Sign language translating devices are cool. But are they useful?
Over the past several decades, researchers have regularly developed devices. They are meant to translate American Sign Language (ASL) to English. They hope to ease communication. They aim to help people who are deaf and hard of hearing and the hearing world talk. Many of these technologies use gloves. These gloves capture the motion of signing. They can be bulky and awkward.
A group of researchers at Michigan State University (MSU) has developed a glove-less device. It is the size of a tube of Chapstick. They hope it will improve ASL-English translation.
The technology is called DeepASL. It uses a camera device to capture hand motions. Then it feeds the data through a deep learning algorithm. It matches it to signs of ASL. It is unlike many previous devices. DeepASL can translate whole sentences rather than single words. It doesn't require users to pause between signs.
"This is a truly non-intrusive technology," says Mi Zhang. He is a professor of electrical and computer engineering. He led the research.
Zhang and his team hope DeepASL can help people who are deaf and hard of hearing by serving as a real-time translator. It could be especially useful in emergency situations, Zhang says. The device can be used with a phone or tablet. It can also be used with a computer. It can help teach ASL, Zhang says.

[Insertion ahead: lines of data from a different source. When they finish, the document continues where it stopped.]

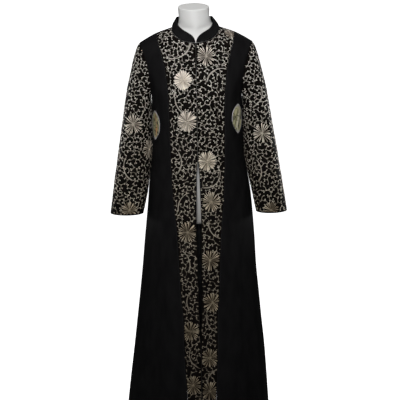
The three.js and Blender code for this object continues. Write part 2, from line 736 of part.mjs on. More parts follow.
[['left', -1], ['right', 1]].forEach(([name, side]) => {
  add(`front_centre_${name}`, centreFront(side), 'scrollCloth');
  add(`front_side_${name}`, sideFront(side), 'blackCrepe');
  add(`sleeve_${name}`, sleeve(side), 'scrollCloth');
});
underarmPatches.forEach((patch) => {
  add(`underarm_patch_${patch.name}`, underarmPatch(patch), 'brocade');
});
add('back', backPanel(), 'blackCrepe');
add('collar', collar(), 'blackCrepe');
add('form_torso', formTorso(), 'formShell');
add('stand_pole', standPole(), 'blackSteel');
add('stand_base', standBase(), 'blackSteel');

export default group;
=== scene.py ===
# A long kaftan on a limbless dress form, dressed round its packed construction model.
# Blender works in metres; the garment's own tables and the cloth's shape are in millimetres.
# +Z is up, the front faces -Y, and side -1 is the left of someone who looks at the front.
import math
import random

import bpy
import numpy as np
from mathutils import Matrix, Vector, kdtree


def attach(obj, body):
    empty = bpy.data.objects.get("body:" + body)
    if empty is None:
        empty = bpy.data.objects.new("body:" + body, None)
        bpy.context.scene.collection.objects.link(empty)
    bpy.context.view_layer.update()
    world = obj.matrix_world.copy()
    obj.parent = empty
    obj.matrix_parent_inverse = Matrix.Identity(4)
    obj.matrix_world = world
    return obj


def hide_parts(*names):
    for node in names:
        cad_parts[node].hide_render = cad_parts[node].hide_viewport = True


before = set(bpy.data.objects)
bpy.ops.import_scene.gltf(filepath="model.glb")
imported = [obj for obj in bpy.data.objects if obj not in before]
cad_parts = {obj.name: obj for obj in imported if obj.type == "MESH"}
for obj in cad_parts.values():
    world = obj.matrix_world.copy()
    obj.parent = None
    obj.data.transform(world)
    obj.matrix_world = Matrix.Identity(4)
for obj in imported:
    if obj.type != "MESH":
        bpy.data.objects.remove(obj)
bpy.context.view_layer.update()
mm = 0.001

# Camera, light and floor
studio = {
    "cameraPlace": (0.005, -4.0, 1.8),
    "cameraTarget": (0.005, 0.0, 0.832),
    "cameraRoll": math.radians(-1.0),
    "pixelSize": 0.0035,  # of the object, in one pixel at the target
    "imageWidth": 400,
    "sensorWidth": 36.0,
    "cameraReach": 200.0,
    "floorSize": 60.0,
    "floorDrop": 0.0005,
    "floorGlow": 1.1,
    "skyStrength": 0.14,
}
lamps = [  # name, place, aim, width, height, watts, spread in degrees
    ("softbox_front", (-0.2, -2.2, 2.3), (0.0, -0.1, 1.3), 0.9, 0.9, 8.1, 75),
    ("softbox_low", (0.05, -3.4, 1.15), (0.0, 0.0, 0.85), 0.9, 0.9, 1.9, 60),
    ("softbox_top", (0.0, -0.3, 3.2), (0.0, 0.0, 1.4), 1.1, 1.1, 4.4, 100),
    ("softbox_back", (0.35, 2.6, 1.1), (0.0, 0.0, 1.0), 0.7, 0.7, 8.0, 70),
    ("strip_left", (-1.9, 0.75, 1.08), (-0.25, 0.0, 1.06), 0.4, 0.3, 0.8, 22),
    ("strip_right", (1.9, 0.75, 1.08), (0.25, 0.0, 1.06), 0.4, 0.3, 1.2, 22),
]


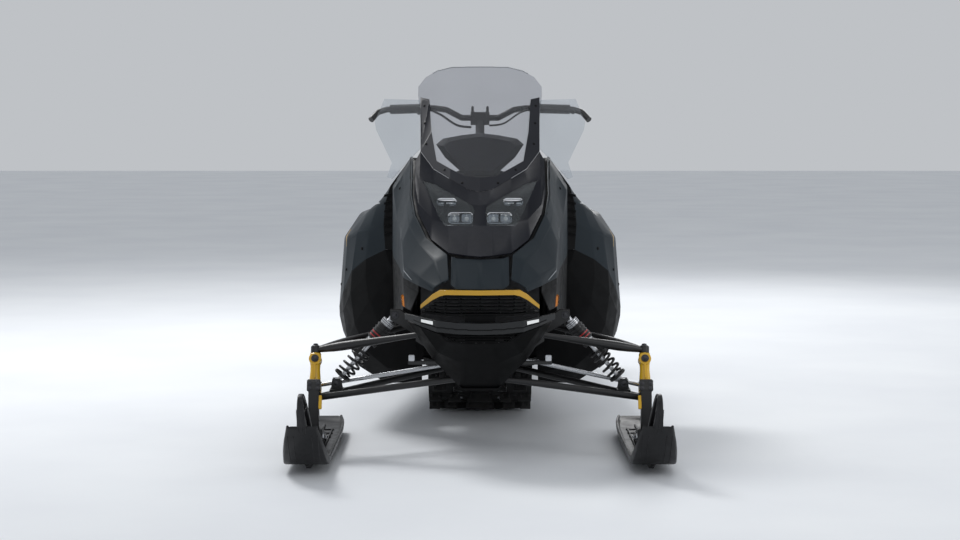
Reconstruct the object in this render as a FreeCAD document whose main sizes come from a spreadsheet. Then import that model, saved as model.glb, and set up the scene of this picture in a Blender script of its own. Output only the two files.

More than 90 percent of deaf children are born to parents who are hearing. There is a large community of adults who need to learn ASL quickly. DeepASL could serve as a digital tutor. It gives feedback on whether learners are signing correctly.
Zhang has applied for a patent. He hopes to have a device on the market within a year. Because it's based on affordable technology it could be more widely accessible than previous efforts.
Christian Vogler is a professor of communication studies at Gallaudet University. It is a university for people who are deaf or hard of hearing. He is skeptical of devices designed to translate ASL. His skepticism is shared by many in the Deaf community.
Devices generally do not truly 'translate' ASL. They merely recognize hand signs and turn them into an English word per sign, Vogler says. This means key grammatical information is lost. That includes information about whether a phrase is a question or a negation. And if a phrase is a relative clause and so forth.
DeepASL does translate full sentences. But some features of ASL grammar go beyond hand signs. Facial expressions are often used as modifiers. An eyebrow raising can turn a phrase into a question and body positioning can show when the ASL user is quoting someone else.
So far, "none of the systems have been even remotely useful to people who sign," Vogler says. He adds that researchers often seem to have "very little contact with the [Deaf and hard of hearing] community and very little idea of their real needs."
Zhang's team did not test the device on people who were deaf and hard of hearing. He tested it on students in a sign language translation program. Zhang emphasizes that DeepASL is designed to enable only basic communication. It is just a starting place. He says his team hopes to extend DeepASL's capabilities in the future. He wants it to capture facial expressions as well.
"That will be the next significant milestone for us to reach," he says.
Vogler says it's a positive that the MSU technology is using deep learning methods. These have had success with spoken language. The device doesn't need a glove. But it likely has the same pitfalls of any previous system. That's because it doesn't capture face and body movements.
Vogler thinks researchers should move away from the idea that sign language recognition devices can really meet in-person communication needs.
"We have many options for facilitating in-person communication. And until we have something that actually respects the linguistic properties of signed languages and the actual communication behaviors of signers, these efforts will go nowhere near supplanting or replacing them," he says.
"Instead, people need to work with actual community members, and with people who understand the complexities of signed languages."
Vogler says it would be useful for sign language recognition technology like MSU's to work with voice interfaces like Alexa. The growth of these interfaces is an accessibility challenge for people who are deaf and hard of hearing. That is similar to the challenges the internet has presented for people who are blind over the years. That's because it is a largely visual medium.
"We presently do not have an effective and efficient way to interact with these voice interfaces if we are unable to, or do not want to, use our voice," he says. "Sign language recognition is a perfect match for this situation, and one that actually could end up being useful and getting used."